I'm hoping we stay that way and steer clear of private ownership. I know it was tried in the AFL about 20 years ago and it nearly killed my club.
 
To be fair, wasn't the old stadium like 40 years old? And the dome was some weird tarp like structure? I'm sure they took into account snow and ice loads in the design and engineering.

31 years.

It had a fiberglass roof that was air-supported.
 
STL is building a brand new stadium for the amazingly talented St. Louis Rams

I don't really understand the STL situation. Everyone I know here is like, meh.. let them go to LA. The bonkers thing is that the old building is less than 20 years old, though it wasn't too nice when it opened.
 
Really do not seem comparable. Banks money just help shareholders.

Stadium is something the comminty uses. Its also use for other local events. It improves quality of life for local residents.


Every single aspect of this statement is straight up bullshit. Banks pro ide a service to the community, seeding hundreds of businesses in every community ity.

Stadiums owners charge the community to use the facilities!ity, and more often than not at full market rate. Whatever meager tax revenue that localbars and restaurants bring in is more than offset by the costs of police, fire, and emt services the event requires.


I don't which is more enjoyable: sports or watching sports fans attempt to bend logic to support their asinine assertions in the face overwhelming research. They are the Creationists of modern economics.
 
I'm in Milwaukee and I want the Bucks to stay. I think it would be a pretty big loss, and I see how well the stadium did for the Brewers in helping the city. I don't mind ponying up a bit of public funding.

That said, I'm fucking pissed that apparently the entire plot of goddamned land and anything and everything they build on it are going to be tax exempt into the future. All parking lots, other businesses, residential, etc. They're planning on putting a ton of things in that spot. I think that's fucking horse shit. You can't sit there and tell me that'll really help the city that much if it's all tax exempt. How the fuck are other entertainment facilities around the city even supposed to humor competing with whatever the fuck they want to put there?

I also read that there were kind of a lot of oddities that fuck over the actual city of Milwaukee. The deal as written bends over backwards to help the state, but gives the city almost nothing in the way of say or security.
 
In Australia, most of the major stadiums are owned and managed by the respective state governments (or in the case of smaller, suburban stadiums, local councils).

The difference is most of the major sporting teams are not privately owned. Out of the two major football codes (Rugby League and Australian Football), I think there's about 3-4 privately owned Rugby League clubs out of a combined 34 clubs. Compared to the NFL which I think only the Packers are not privately owned.

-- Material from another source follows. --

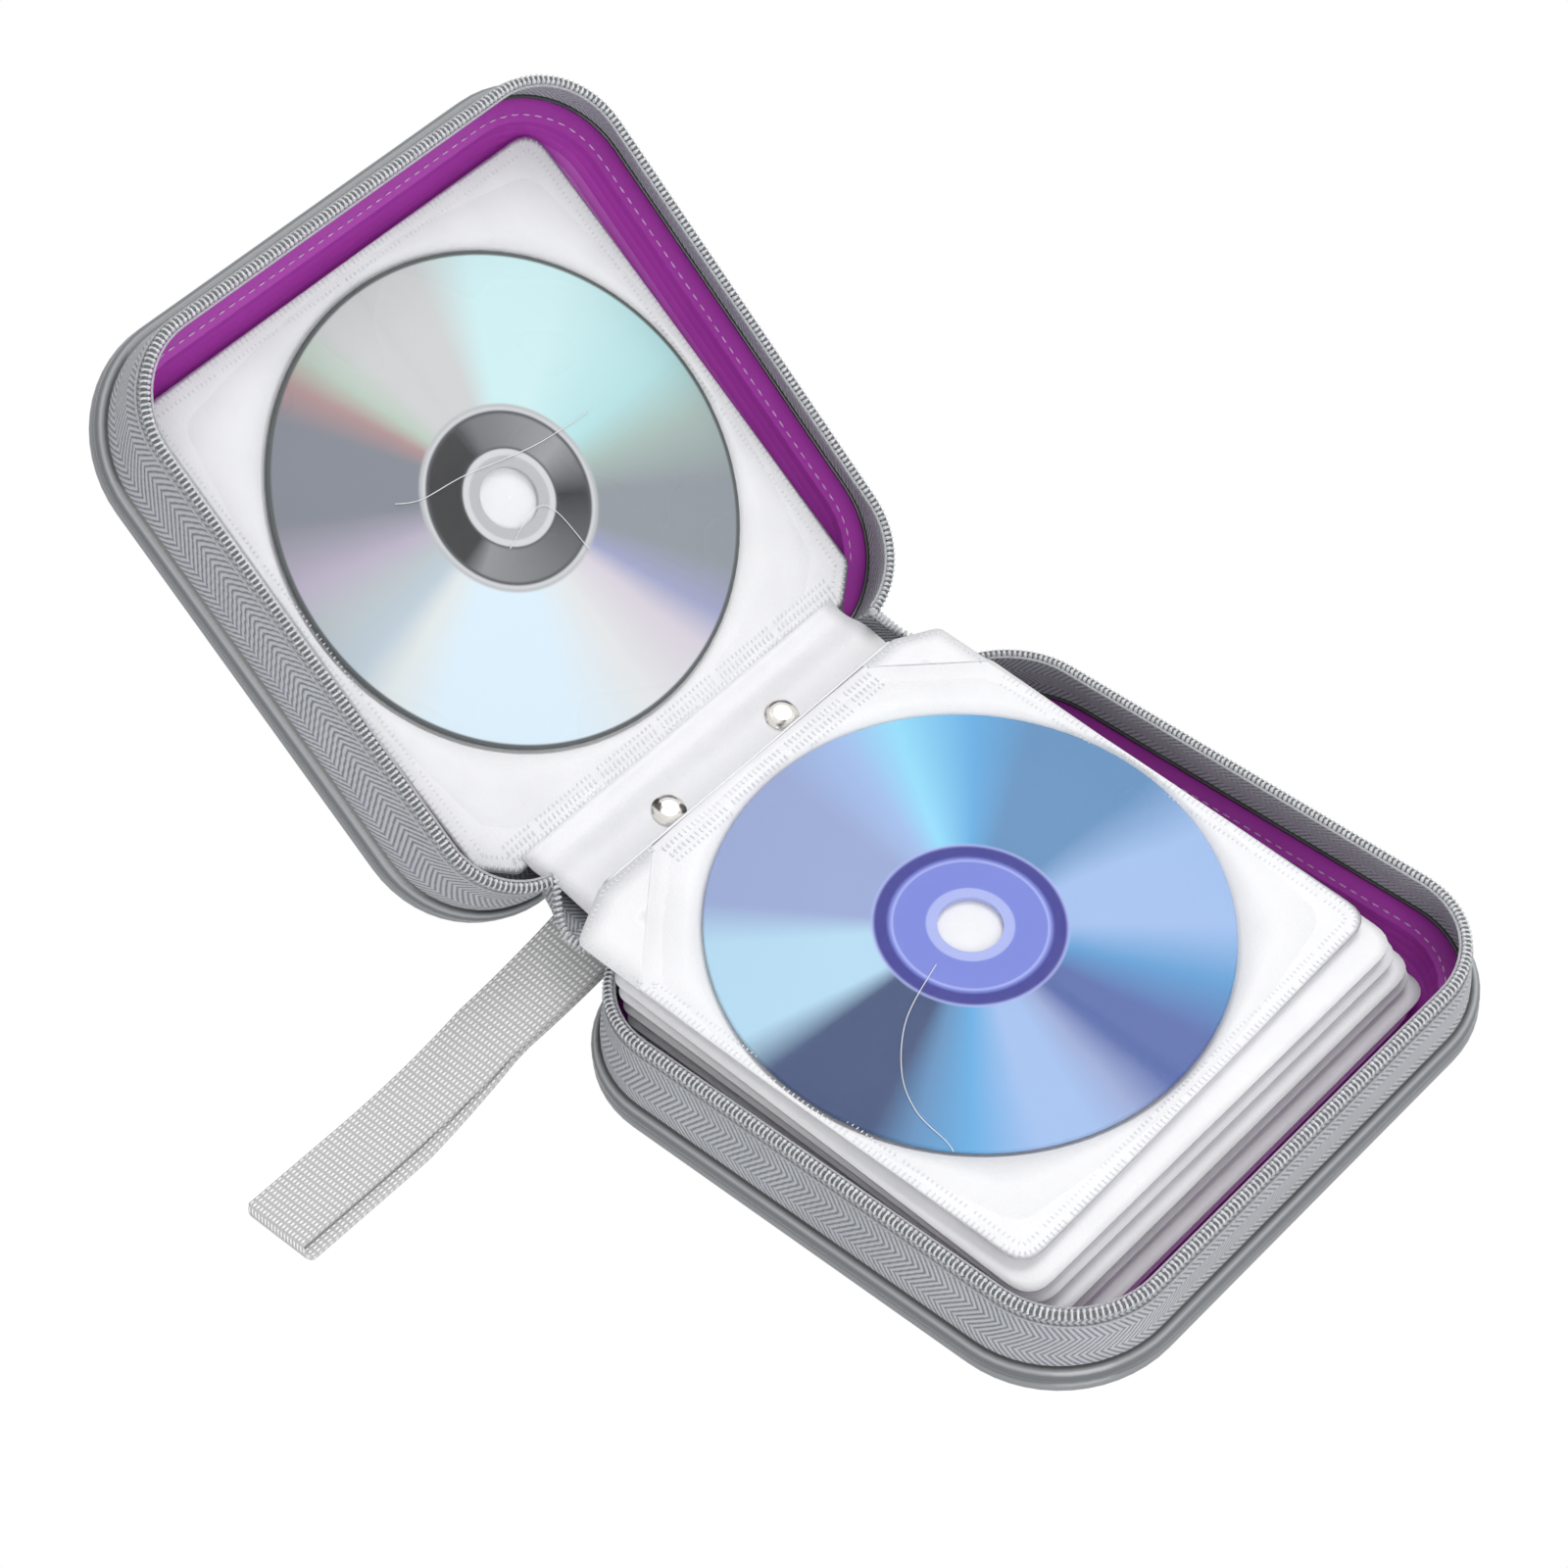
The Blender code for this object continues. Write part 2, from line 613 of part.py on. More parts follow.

So generally, sport in Australia isn't generally seen as a money making enterprise/ego stroking for billionaires like it is in the US and Europe (although don't get me wrong, there's plenty of people making plenty of money out of it, but moreso administrators). So from that perspective, I think the public is more open to using public funds to upgrade/build stadiums, as there's more of a sense of public ownership of the teams. And at most grounds the team has to pay a lease to play there in the first place. It's very uncommon for a team to be given a clean stadium and be allowed to take all the revenue without paying anything.

I'm hoping we stay that way and steer clear of private ownership. I know it was tried in the AFL about 20 years ago and it nearly killed my club.

Publicly owned in this context is state-owned, not a publicly listed company.